Speaking in tongues

Dear Ace: Why is Rio Road pronounced “rye-o”? Friends from out of town always look at me funny when I pronounce the thing correctly.—Tom Townie

Tom: You see, back in Jefferson’s time, there was a farmer who had some bread. Ace thinks you can guess what its name-o was. Wow, that was terrible. But yes, Rio Road is one of those litmus tests to see if someone’s a townie or not, because who but a Charlottesvillian would see that word and think it’s pronounced “rye-o”? Well, no one. But why is that the case?

One thing’s for sure: It doesn’t come from a contraction and subsequent misreading of “Route 10” into “R10” and then “Rio,” as a tempting but utterly made-up bit of local lore holds. Besides, even if it were true, that’s the sort of “hey, wait a minute” explanation that, five minutes later, you realize never actually answered the question. Why, that is, should Rio as derived from “R10” be pronounced any differently than the word normally is? Ace decided to dig a little deeper.

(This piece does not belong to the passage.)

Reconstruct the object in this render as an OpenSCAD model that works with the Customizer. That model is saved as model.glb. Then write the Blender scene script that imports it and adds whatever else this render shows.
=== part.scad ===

You know you’re a local, when you see this sign and pronounce it in a way that defies phonetic reason.

According to local historian Rick Britton, the road is so-named because it once led to Rio Mills, a village on the Rivanna River that was burned by Custer’s soldiers during the Civil War but then rebuilt, before the eponymous mill closed down in the 1910s and the village ceased to exist. In the estimatios of Britton and Albemarle Charlottesville Historical Society librarian Margaret O’Bryant, the “Rio” in “Rio Mills” almost certainly comes from the Spanish word for “river,” given the mill’s position on the Rivanna River.

Still, there’s that pronunciation thing again. If it’s Spanish, why the long ‘i’? Again, nobody’s 100 percent certain, but O’Bryant and Britton came to the same conclusion—namely, that Virginians are kinda dumb. Not exactly, but…here, Ace’ll let O’Bryant explain: “It’s just that ‘rye-o’ was more of a euphonious pronunciation for the local tongue. ‘Ree-o’ is more precise in a deep way than is normal for the Southern tongue. The Southern accent tends to not go that deep into the vowel sound.” Just like the similarly Spanish-derived “Buena Vista” becoming “Byoona Vista,” or, as Britton offers, the Italian surname Taliaferro being mangled by the Virginia tongue to the point where it sounds something like “Talliver.” Hey, all this talk about mispronunciation is making Ace want to reclaim some nonexistent heritage. Just call him ¡Acé!